Under the leadership of Dr. Leela Viswanathan, students in SURP-871 Social Planning developed their projects in partnership with Rev. Christine Williams and the Good Shepherd Mission located at 68 Cowdy Street, in the Inner Harbour neighbourhood of Kingston, Ontario.Through this course, students learned about university-community collaborations and the role of faith-based organizations in community development and capacity building. In Fall 2013, students conducted research on addressing food security in the neighbourhoods surrounding the Mission. After running a workshop with community service providers, the students developed four projects: examining the role of faith-based organizations in addressing food insecurity; food skills programs; the role of childhood education in breaking the cycle of food insecurity; and identifying options for food access in the neighbourhood.

Image at right: The SURP 871 class with Rev. Christine Williams


SURP-848: A Community Design Vision for Montreal Street  (Winter 2013)

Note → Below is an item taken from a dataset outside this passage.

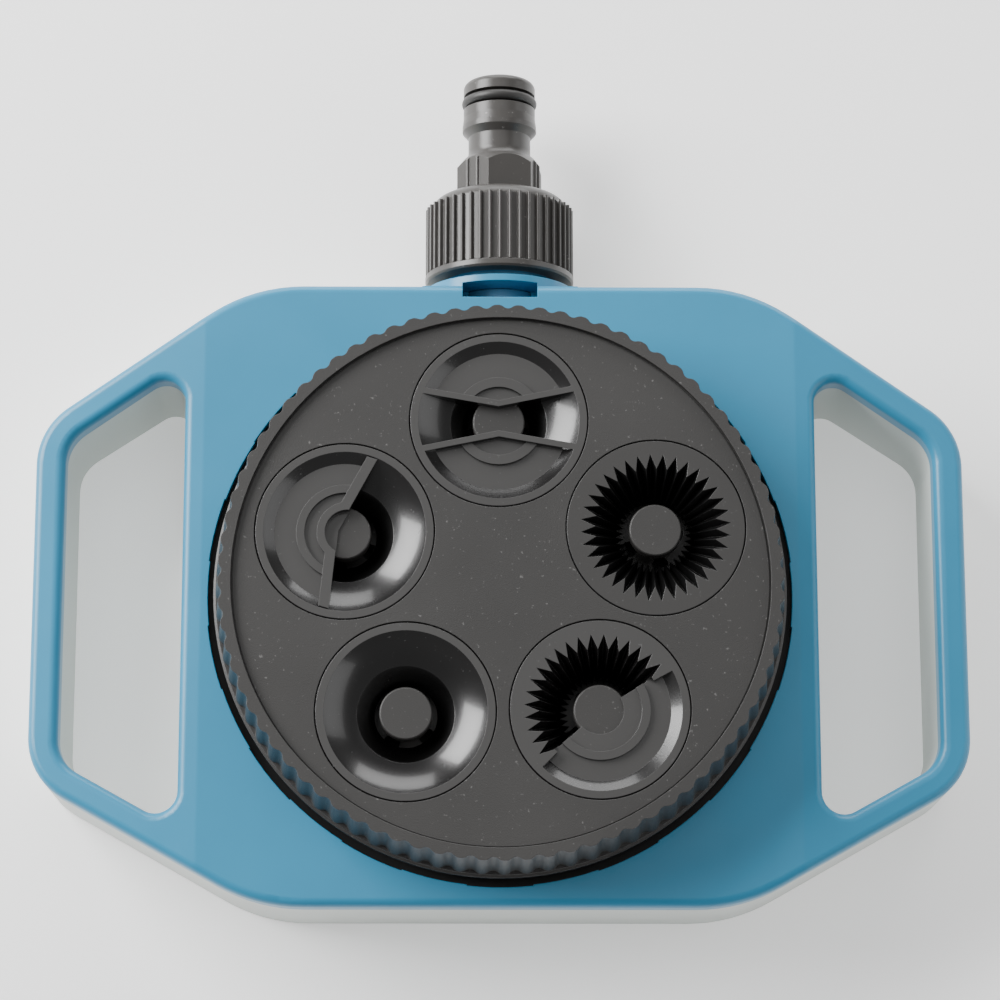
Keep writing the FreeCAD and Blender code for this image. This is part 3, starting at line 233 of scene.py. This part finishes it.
FINISH = {
    "top_cover": BLUE, "base_shell": GREY, "inner_deck": BLACK, "inlet_manifold": PAINTED_LIGHT_TUBE,
    "port_seal": RED, "seal_spring": STEEL, "click_spring": STEEL, "click_plunger": WHITE,
    "dial_cap": DIAL, "valve_plate": BLACK, "cover_screws": STEEL, "deck_screws": STEEL,
    "cap_screws": STEEL, "pivot_screw": STEEL, "pivot_washer": STEEL, "coupling_nut": CONNECTOR,
    "hose_nipple": CONNECTOR, "nose_ring": RUBBER, "coupling_washer": RUBBER, "inlet_filter": WHITE,
}
for spray in ("strip", "full_star", "half_star", "full_cone", "half_cone"):
    FINISH["nozzle_" + spray] = STAR if spray == "full_star" else INSERT
    FINISH["pin_" + spray] = BUTTON
    FINISH["gasket_" + spray] = RUBBER

for name, material in FINISH.items():
    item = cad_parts[name]
    if not item.material_slots:
        item.data.materials.append(material)
    for slot in item.material_slots:
        slot.material = material


# ---------------------------------------------------------------- camera
def place_camera():
    """A long lens almost straight above the dial, a little towards the front, fitted to the photo."""
    tilt, yaw, distance = math.radians(13.007), math.radians(-0.65), 0.76374
    target = Vector((-0.00023, 0.01799, 0.05324))
    back = Vector((math.sin(yaw) * math.cos(tilt), -math.sin(tilt), math.cos(yaw) * math.cos(tilt)))
    back.normalize()
    right = Vector((0, 1, 0)).cross(back).normalized()
    up = back.cross(right)
    data = bpy.data.cameras.new("camera")
    data.lens = 122.85
    data.sensor_width = 36
    data.clip_end = 20
    camera = bpy.data.objects.new("camera", data)
    turn = Matrix((right, up, back)).transposed().to_4x4()
    camera.matrix_world = Matrix.Translation(target + back * distance) @ turn
    bpy.context.scene.collection.objects.link(camera)
    bpy.context.scene.camera = camera


# ---------------------------------------------------------------- studio
# Name, direction from the origin, distance, width, height, power in watts
SOFTBOXES = (
    ("key", (-0.76, 0.41, 0.52), 1.3, 1.0, 0.75, 40),
    ("right_card", (0.92, -0.05, 0.4), 1.3, 1.5, 0.8, 6),
    ("rear_card", (0.1, 0.95, 0.3), 1.3, 1.3, 0.55, 12),
    ("overhead", (0.06, 0.25, 0.97), 1.5, 1.1, 1.0, 3),
)


def softbox(name, direction, distance, width, height, power):
    """A rectangular light that faces the object from a direction."""
    data = bpy.data.lights.new(name, "AREA")
    data.shape = "RECTANGLE"
    data.size, data.size_y = width, height
    data.energy = power
    light = bpy.data.objects.new(name, data)
    towards = Vector(direction).normalized()
    light.location = towards * distance
    light.rotation_euler = towards.to_track_quat("Z", "Y").to_euler()
    bpy.context.scene.collection.objects.link(light)


def studio():
    """A pale floor that glows a little, an even white surrounding and the softboxes."""
    reach, floor_level = 3.0, -0.2 * MM
    paper, _, _ = start_material(
        "pale_paper", Base_Color=(0.97, 0.97, 0.97, 1), Roughness=0.9, Specular_IOR_Level=0.1,
        Emission_Color=(1, 1, 1, 1), Emission_Strength=0.38)
    mesh = bpy.data.meshes.new("floor")
    corners = [(-reach, -reach, 0), (reach, -reach, 0), (reach, reach, 0), (-reach, reach, 0)]
    mesh.from_pydata(corners, [], [(0, 1, 2, 3)])
    mesh.materials.append(paper)
    floor = bpy.data.objects.new("floor", mesh)
    floor.location.z = floor_level
    bpy.context.scene.collection.objects.link(floor)

    world = bpy.data.worlds.new("studio")
    world.use_nodes = True
    set_inputs(world.node_tree.nodes["Background"], Color=(1, 1, 1, 1), Strength=0.34)
    bpy.context.scene.world = world

    for light in SOFTBOXES:
        softbox(*light)


place_camera()
studio()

Dr. Carl Bray led the students of the SURP-848 Community Design class in creating a vision for the Montreal Street Corridor in the Inner Harbour neighbourhood of Kingston, Ontario. Through a land use, community and cultural analysis of the corridor, students developed new ideas and design guidelines for Montreal Street which were presenting to community representatives, Kingston Councilors and planners. The project identified the importance of urban design to city streets and neighbourhood identity. The students were interviewed in the Kingston Whig, where they talked about several challenges and opportunities from the project. In addressing issues such as food deserts, community facilities and heritage, the students developed reports, maps and plans for implementation.

Image at left:Students were interviewed about their project design options in the Kingston Whig-Standard, one of the city's local newspapers.